Citarne alcune è limitante, così si lascia il piacere di scoprirle una ad una sfogliando il libro, e ammirando il video dove le poesie cantate da Piero Marras irrompono come energia pura e accarezzano le parole scritte… e il tempo si ferma all’improvviso.
Occorre però soffermarsi per godere del suono scandito dalla quiete del canto, componimento meraviglioso per tutti ma non da tutti. E’ geometria di suoni e aritmetica di silenzi: poesia e musica si rincorrono e danzano insieme per rendere omaggio a chi di poesia si è sfamato e l’ha resa universale anche con la musica, voce assoluta dell’uomo.
Il significato che nasce da tale misterioso incontro non si può dipanare se non dentro se stessi nella contemplazione della bellezza della forma più elevata dell’uomo: l’arte.
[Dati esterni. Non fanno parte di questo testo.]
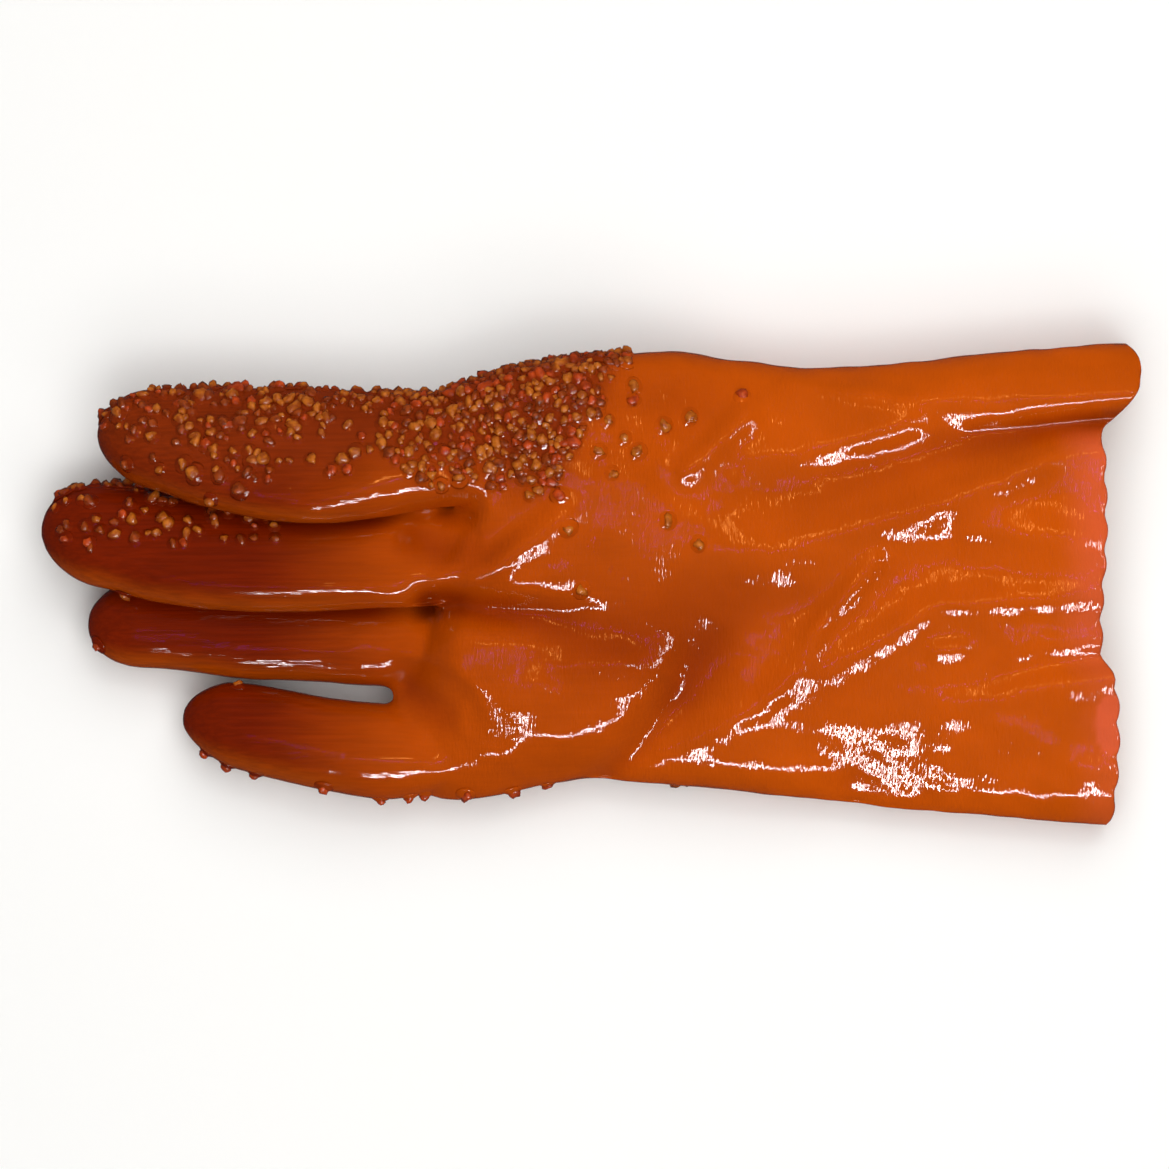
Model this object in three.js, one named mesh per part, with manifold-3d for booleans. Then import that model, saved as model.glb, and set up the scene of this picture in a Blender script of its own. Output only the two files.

In verità chi detiene l’arte è la Musa, ma occorre intenderla e accoglierla. Come solo le Donne Sarde sanno fare, perché sono Muse. Oh, se lo sono! Hanno dato alla luce versi poetici unici, affrescati da creatività che sgorga dall’anima, come perle in fondo agli abissi.
E forse l’articolo dedicato a Nereide Rudas come chiusura di “Pàulu ses tue” non è un caso: «Il destino era già nel tuo nome mitologico: ninfa marina, figlia di Nereo… con il cuore in lutto mi viene sempre un’immagine aerea, di cielo notturno, quando dopo le stelle si affaccia la luna signora al culmine dello splendore, incantesimo reso eterno da un volo lieve di Saffo… quella luna sei tu, carissima Nereide».
Sì Nereide è la luna e tue Paulu… ses tue!